»»

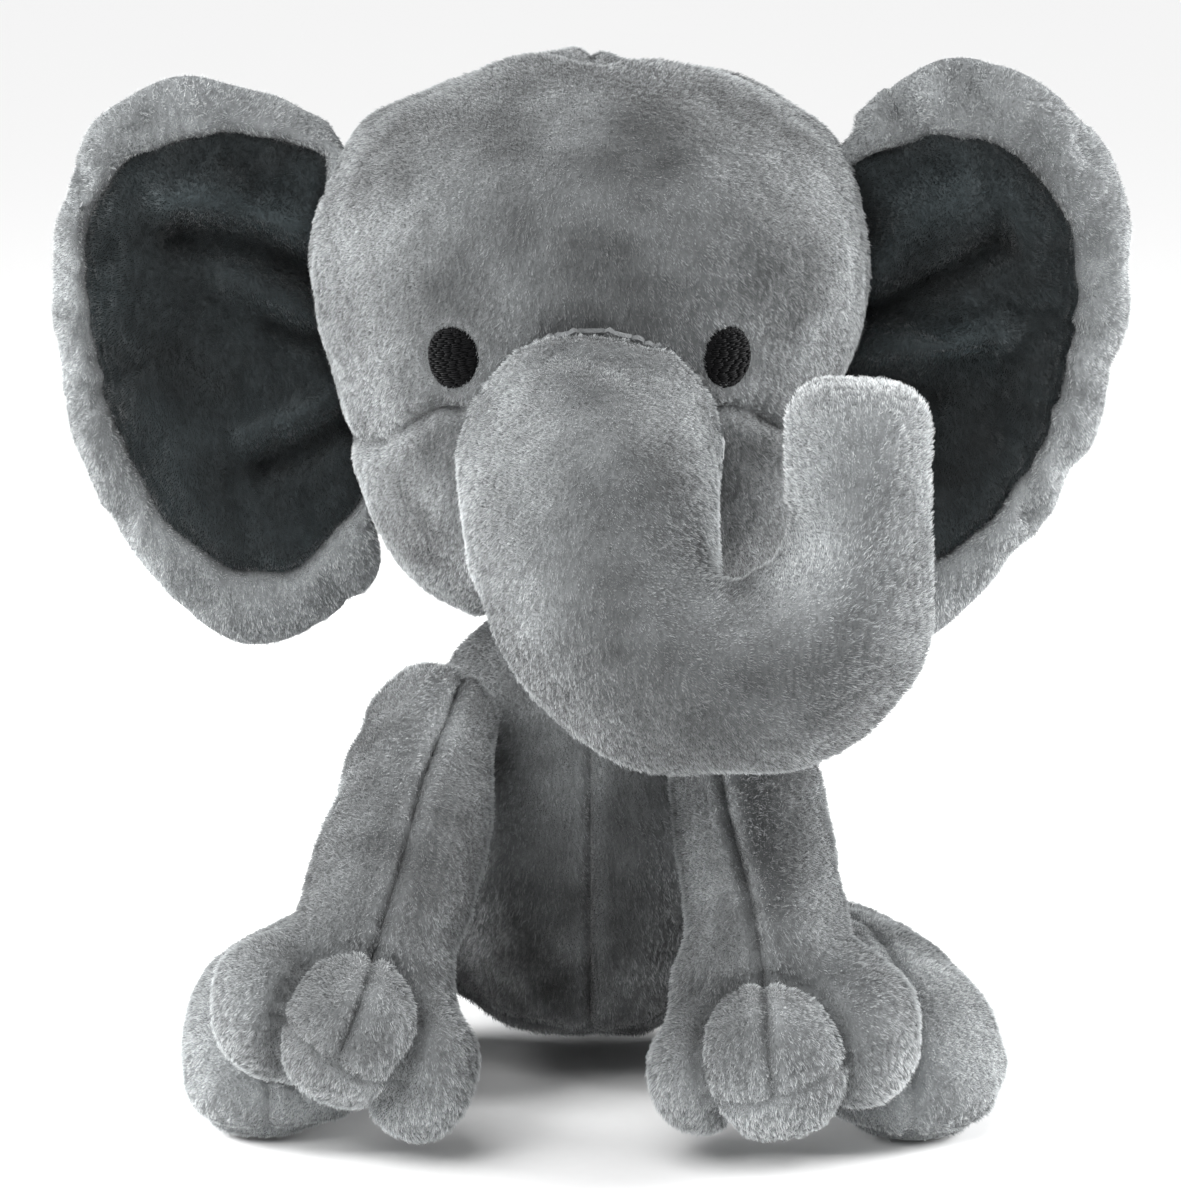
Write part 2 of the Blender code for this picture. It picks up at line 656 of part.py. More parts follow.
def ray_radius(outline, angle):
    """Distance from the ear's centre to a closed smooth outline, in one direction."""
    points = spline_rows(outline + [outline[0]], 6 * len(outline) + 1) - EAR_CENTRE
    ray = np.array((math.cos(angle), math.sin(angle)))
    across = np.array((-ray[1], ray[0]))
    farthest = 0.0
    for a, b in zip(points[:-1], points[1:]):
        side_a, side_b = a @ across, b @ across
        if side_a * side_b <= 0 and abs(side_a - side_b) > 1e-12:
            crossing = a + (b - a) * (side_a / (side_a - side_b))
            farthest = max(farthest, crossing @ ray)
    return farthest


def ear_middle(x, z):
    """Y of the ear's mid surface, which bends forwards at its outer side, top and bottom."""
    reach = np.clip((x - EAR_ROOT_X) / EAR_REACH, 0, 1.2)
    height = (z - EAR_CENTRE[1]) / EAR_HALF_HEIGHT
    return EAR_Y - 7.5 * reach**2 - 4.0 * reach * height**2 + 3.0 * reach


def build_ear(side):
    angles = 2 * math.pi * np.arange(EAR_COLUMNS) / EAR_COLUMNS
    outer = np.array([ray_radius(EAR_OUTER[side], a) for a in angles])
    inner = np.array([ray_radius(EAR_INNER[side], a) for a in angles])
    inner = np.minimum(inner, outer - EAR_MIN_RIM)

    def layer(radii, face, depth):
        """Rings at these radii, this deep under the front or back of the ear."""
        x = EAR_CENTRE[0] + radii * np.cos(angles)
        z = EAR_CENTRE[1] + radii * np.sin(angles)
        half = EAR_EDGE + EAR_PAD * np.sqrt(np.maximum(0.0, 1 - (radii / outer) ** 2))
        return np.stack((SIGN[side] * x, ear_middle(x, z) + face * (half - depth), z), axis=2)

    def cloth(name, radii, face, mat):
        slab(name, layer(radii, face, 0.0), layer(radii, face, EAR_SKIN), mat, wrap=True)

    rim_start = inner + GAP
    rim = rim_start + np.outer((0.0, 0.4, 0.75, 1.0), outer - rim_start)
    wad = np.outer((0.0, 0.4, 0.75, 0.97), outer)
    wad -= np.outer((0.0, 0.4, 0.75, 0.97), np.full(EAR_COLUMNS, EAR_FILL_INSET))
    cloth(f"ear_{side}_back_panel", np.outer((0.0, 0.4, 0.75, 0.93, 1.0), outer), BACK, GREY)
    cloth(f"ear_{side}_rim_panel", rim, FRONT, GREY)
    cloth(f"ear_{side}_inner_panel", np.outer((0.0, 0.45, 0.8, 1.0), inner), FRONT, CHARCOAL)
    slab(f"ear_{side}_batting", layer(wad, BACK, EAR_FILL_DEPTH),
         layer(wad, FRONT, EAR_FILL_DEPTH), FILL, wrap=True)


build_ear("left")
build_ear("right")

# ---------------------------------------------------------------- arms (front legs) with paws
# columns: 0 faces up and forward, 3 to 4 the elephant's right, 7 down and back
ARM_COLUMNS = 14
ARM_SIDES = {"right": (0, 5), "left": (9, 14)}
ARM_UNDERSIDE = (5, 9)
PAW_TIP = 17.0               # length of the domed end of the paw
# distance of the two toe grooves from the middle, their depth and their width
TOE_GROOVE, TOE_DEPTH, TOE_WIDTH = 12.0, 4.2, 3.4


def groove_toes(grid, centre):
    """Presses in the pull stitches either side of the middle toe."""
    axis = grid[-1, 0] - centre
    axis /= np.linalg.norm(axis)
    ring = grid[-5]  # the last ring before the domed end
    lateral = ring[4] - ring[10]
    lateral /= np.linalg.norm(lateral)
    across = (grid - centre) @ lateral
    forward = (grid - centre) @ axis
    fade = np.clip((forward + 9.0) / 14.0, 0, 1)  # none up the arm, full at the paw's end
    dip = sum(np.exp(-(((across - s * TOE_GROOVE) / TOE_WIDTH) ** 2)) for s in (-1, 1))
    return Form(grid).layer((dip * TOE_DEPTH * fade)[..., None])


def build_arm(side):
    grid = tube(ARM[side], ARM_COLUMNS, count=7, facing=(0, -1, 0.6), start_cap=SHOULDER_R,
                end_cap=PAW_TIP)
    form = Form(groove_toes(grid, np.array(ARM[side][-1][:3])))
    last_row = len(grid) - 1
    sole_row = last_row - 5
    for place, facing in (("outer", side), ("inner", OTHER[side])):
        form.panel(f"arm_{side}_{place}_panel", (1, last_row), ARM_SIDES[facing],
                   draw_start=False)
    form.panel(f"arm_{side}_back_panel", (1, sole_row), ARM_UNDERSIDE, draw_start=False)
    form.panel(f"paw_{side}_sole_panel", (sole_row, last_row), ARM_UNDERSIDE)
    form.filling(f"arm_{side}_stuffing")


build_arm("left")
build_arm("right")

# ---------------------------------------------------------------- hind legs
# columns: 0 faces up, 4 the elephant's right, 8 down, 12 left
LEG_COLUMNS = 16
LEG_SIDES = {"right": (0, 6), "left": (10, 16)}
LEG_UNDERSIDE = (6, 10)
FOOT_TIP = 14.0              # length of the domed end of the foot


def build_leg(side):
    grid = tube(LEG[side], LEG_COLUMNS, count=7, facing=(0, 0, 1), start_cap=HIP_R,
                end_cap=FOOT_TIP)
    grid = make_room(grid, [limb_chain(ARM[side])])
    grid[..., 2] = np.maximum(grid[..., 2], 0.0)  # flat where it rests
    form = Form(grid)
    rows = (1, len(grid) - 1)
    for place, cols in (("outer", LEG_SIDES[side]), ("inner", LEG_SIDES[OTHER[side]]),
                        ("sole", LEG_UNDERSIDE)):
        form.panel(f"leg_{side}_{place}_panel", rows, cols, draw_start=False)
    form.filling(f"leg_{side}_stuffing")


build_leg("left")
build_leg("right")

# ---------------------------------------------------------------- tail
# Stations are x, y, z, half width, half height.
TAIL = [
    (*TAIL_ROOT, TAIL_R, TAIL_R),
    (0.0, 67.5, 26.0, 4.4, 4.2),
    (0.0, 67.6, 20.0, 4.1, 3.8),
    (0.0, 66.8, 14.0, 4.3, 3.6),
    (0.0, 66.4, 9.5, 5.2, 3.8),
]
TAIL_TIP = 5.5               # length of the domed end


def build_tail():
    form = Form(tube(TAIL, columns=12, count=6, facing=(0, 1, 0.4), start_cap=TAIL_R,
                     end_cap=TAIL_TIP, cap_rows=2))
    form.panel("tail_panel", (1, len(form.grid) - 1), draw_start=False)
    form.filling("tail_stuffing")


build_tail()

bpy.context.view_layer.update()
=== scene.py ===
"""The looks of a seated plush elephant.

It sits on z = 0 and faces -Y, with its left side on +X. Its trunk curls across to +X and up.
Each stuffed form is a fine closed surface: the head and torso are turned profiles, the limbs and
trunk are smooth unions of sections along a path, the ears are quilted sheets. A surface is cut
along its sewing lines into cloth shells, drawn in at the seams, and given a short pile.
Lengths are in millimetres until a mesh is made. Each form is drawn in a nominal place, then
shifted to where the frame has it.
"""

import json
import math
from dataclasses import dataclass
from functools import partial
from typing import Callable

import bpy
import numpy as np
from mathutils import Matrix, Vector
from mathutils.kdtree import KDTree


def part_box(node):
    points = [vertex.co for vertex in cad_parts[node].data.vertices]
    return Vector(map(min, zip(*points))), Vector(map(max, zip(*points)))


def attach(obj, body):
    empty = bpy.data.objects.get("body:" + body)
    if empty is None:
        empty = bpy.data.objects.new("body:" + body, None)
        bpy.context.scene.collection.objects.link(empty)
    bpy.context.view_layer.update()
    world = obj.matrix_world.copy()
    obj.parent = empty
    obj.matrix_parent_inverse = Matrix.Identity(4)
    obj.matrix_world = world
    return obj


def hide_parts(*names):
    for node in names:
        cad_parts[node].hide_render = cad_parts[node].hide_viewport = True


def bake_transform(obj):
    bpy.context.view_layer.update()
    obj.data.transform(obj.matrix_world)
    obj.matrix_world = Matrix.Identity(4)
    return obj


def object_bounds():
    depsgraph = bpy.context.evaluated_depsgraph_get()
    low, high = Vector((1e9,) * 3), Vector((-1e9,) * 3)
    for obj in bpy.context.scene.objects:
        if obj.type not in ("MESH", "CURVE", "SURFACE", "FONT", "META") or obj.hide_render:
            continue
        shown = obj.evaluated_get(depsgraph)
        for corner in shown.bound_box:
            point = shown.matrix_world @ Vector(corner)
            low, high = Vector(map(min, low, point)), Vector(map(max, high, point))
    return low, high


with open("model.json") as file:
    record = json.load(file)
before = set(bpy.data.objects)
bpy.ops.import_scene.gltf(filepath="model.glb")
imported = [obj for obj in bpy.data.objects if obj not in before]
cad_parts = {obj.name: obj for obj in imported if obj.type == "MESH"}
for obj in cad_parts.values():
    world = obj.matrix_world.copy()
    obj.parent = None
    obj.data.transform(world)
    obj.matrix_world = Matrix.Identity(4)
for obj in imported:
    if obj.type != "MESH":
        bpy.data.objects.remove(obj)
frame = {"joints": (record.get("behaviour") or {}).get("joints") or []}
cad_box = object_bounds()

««
»»

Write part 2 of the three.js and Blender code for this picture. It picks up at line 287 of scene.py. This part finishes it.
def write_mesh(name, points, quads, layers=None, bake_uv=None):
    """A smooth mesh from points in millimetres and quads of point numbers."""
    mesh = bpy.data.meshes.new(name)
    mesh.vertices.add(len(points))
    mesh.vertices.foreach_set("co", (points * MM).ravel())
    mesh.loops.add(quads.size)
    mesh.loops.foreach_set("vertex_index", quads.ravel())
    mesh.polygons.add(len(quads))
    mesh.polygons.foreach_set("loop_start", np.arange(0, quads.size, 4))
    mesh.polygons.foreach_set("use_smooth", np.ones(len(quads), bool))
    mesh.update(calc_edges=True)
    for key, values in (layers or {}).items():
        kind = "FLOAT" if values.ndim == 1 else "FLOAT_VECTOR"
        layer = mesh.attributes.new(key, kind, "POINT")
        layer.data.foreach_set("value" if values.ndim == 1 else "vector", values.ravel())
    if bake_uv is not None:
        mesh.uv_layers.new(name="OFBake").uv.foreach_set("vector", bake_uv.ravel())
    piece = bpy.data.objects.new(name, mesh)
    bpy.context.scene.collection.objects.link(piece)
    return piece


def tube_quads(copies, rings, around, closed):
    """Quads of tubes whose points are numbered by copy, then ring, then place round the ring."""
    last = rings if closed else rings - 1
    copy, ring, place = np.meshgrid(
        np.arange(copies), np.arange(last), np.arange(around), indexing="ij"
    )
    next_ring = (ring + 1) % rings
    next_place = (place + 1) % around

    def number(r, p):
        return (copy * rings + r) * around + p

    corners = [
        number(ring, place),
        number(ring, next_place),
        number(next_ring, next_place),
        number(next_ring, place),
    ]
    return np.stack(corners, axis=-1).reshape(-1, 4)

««
»»

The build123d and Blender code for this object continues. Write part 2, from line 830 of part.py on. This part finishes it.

««

→ WHAT YOU SHOULD DO:
Begin at the line containing "for place, cols", end at the line containing "if empty is", and reproduce every line in that range exactly, both ends included.

→ WORKED ANSWER:
    for place, cols in (("outer", LEG_SIDES[side]), ("inner", LEG_SIDES[OTHER[side]]),
                        ("sole", LEG_UNDERSIDE)):
        form.panel(f"leg_{side}_{place}_panel", rows, cols, draw_start=False)
    form.filling(f"leg_{side}_stuffing")


build_leg("left")
build_leg("right")

# ---------------------------------------------------------------- tail
# Stations are x, y, z, half width, half height.
TAIL = [
    (*TAIL_ROOT, TAIL_R, TAIL_R),
    (0.0, 67.5, 26.0, 4.4, 4.2),
    (0.0, 67.6, 20.0, 4.1, 3.8),
    (0.0, 66.8, 14.0, 4.3, 3.6),
    (0.0, 66.4, 9.5, 5.2, 3.8),
]
TAIL_TIP = 5.5               # length of the domed end


def build_tail():
    form = Form(tube(TAIL, columns=12, count=6, facing=(0, 1, 0.4), start_cap=TAIL_R,
                     end_cap=TAIL_TIP, cap_rows=2))
    form.panel("tail_panel", (1, len(form.grid) - 1), draw_start=False)
    form.filling("tail_stuffing")


build_tail()

bpy.context.view_layer.update()
=== scene.py ===
"""The looks of a seated plush elephant.

It sits on z = 0 and faces -Y, with its left side on +X. Its trunk curls across to +X and up.
Each stuffed form is a fine closed surface: the head and torso are turned profiles, the limbs and
trunk are smooth unions of sections along a path, the ears are quilted sheets. A surface is cut
along its sewing lines into cloth shells, drawn in at the seams, and given a short pile.
Lengths are in millimetres until a mesh is made. Each form is drawn in a nominal place, then
shifted to where the frame has it.
"""

import json
import math
from dataclasses import dataclass
from functools import partial
from typing import Callable

import bpy
import numpy as np
from mathutils import Matrix, Vector
from mathutils.kdtree import KDTree


def part_box(node):
    points = [vertex.co for vertex in cad_parts[node].data.vertices]
    return Vector(map(min, zip(*points))), Vector(map(max, zip(*points)))


def attach(obj, body):
    empty = bpy.data.objects.get("body:" + body)
    if empty is None:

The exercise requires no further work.